- [Aim] Determine how many lines include the word "object", then give that number and nothing more.

- [Stored rows]
-*-*-
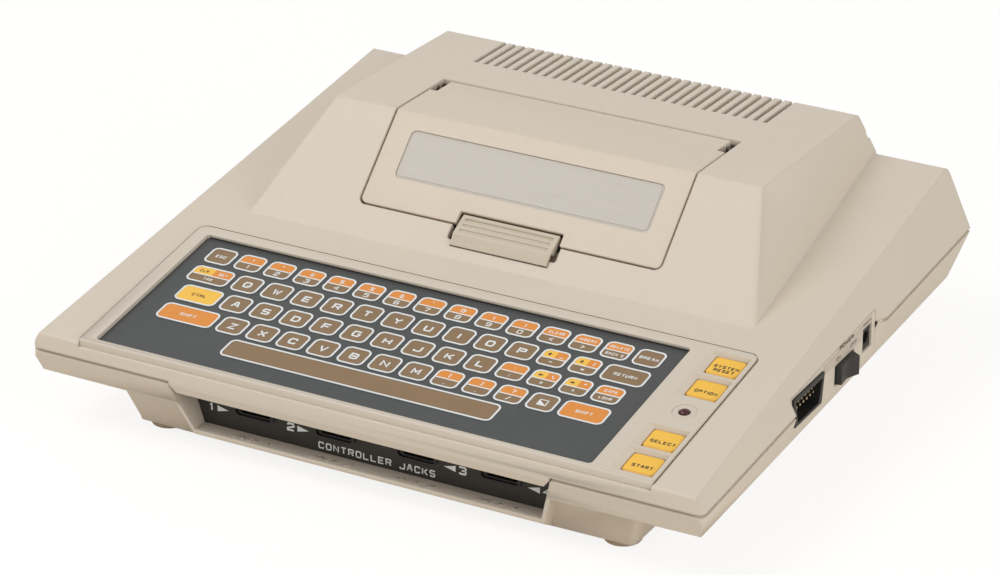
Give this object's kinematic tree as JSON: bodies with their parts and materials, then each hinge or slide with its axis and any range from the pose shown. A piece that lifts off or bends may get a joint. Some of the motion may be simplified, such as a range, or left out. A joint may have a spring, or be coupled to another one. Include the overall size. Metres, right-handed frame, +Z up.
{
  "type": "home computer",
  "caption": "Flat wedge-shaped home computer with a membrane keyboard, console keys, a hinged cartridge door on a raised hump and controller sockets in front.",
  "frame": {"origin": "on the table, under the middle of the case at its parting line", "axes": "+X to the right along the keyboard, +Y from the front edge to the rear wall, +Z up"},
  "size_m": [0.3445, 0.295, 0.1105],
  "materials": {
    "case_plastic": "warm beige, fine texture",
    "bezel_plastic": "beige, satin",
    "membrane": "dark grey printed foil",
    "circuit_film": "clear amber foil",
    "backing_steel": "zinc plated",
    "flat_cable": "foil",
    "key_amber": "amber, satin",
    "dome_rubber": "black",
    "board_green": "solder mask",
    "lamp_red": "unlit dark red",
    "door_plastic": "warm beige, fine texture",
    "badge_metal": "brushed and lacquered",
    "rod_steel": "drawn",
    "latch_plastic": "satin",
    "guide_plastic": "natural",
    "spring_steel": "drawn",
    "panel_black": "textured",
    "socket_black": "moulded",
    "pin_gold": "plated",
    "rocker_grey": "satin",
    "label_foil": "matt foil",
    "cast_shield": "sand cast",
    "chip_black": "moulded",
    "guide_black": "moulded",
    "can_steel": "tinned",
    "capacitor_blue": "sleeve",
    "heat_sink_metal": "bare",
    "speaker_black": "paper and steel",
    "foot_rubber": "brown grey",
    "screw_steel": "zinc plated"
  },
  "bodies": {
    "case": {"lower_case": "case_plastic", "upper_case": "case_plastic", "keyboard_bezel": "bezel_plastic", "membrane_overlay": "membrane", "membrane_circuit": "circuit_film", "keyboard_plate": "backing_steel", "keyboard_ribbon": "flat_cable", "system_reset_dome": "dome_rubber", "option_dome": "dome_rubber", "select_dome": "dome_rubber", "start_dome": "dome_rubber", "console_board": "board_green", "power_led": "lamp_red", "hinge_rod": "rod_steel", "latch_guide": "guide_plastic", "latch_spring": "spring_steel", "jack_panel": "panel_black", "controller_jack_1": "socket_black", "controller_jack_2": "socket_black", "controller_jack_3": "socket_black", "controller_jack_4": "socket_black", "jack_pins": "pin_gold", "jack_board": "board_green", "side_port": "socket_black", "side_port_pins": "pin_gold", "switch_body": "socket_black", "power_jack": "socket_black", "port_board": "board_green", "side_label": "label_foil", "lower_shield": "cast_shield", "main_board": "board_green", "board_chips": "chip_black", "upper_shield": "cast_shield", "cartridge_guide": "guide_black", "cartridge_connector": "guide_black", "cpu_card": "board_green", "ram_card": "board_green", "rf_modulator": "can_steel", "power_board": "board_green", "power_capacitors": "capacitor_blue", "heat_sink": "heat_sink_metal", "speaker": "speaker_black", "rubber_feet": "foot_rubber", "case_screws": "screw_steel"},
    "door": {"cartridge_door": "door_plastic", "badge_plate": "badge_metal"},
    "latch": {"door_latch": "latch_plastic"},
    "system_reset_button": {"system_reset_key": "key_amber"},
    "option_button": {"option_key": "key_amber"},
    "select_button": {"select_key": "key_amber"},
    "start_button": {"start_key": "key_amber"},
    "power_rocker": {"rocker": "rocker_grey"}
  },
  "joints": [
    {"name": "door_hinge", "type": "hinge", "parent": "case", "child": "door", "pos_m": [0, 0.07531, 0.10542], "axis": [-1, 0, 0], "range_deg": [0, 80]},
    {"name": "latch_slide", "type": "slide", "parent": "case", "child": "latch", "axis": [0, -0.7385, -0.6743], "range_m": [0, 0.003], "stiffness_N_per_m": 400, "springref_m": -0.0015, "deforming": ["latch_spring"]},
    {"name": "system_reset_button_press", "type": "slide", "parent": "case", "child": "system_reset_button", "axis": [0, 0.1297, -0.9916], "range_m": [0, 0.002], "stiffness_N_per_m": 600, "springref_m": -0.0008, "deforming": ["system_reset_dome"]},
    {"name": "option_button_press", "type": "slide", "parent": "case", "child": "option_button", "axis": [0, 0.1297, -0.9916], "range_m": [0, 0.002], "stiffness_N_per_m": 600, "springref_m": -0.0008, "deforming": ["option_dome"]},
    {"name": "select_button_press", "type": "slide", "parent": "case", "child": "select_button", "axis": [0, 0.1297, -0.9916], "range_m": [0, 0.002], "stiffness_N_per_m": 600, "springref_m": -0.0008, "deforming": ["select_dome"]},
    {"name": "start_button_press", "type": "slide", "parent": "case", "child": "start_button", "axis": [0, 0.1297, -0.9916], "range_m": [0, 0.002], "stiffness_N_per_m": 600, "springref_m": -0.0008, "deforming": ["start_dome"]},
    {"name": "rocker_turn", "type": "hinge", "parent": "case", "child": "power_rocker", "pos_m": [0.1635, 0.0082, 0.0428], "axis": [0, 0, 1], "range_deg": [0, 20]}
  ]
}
-*-*-
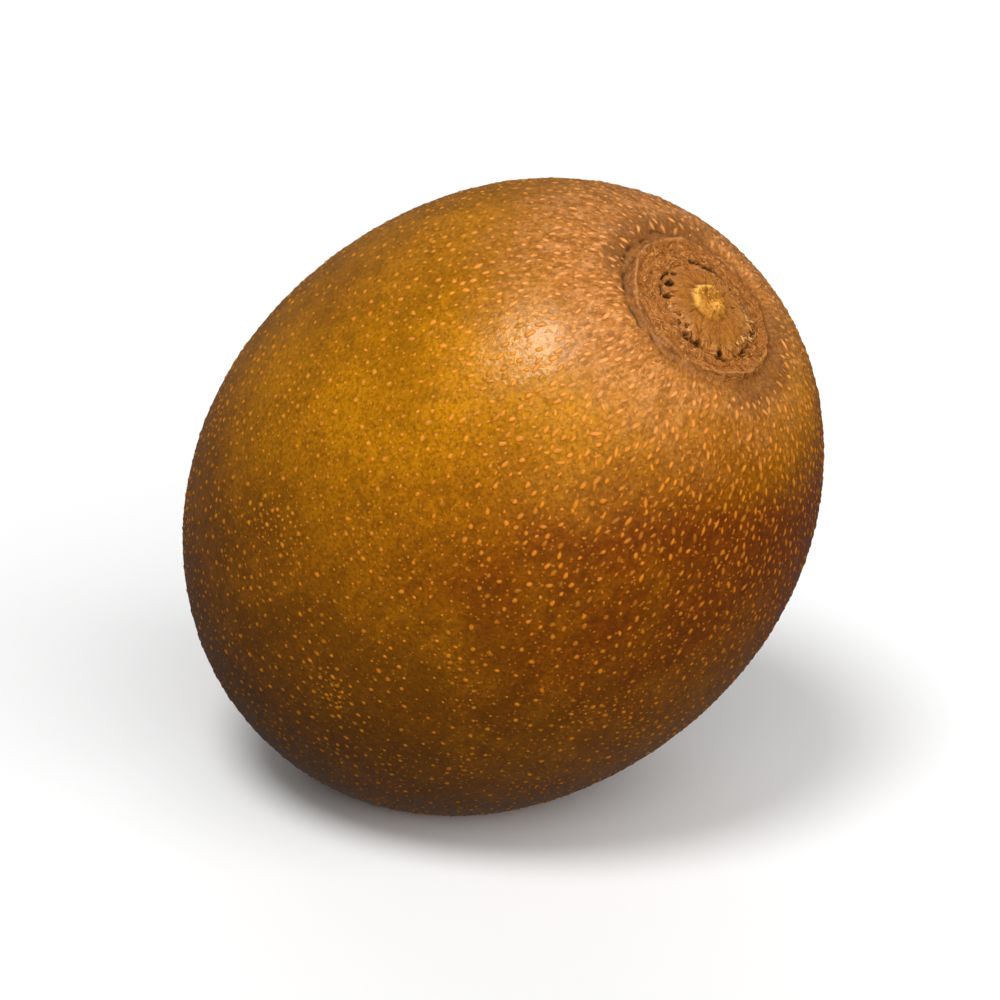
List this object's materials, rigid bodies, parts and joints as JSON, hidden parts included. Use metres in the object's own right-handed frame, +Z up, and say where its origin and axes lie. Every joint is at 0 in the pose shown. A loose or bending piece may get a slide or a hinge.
-*-*-
- [Result] 2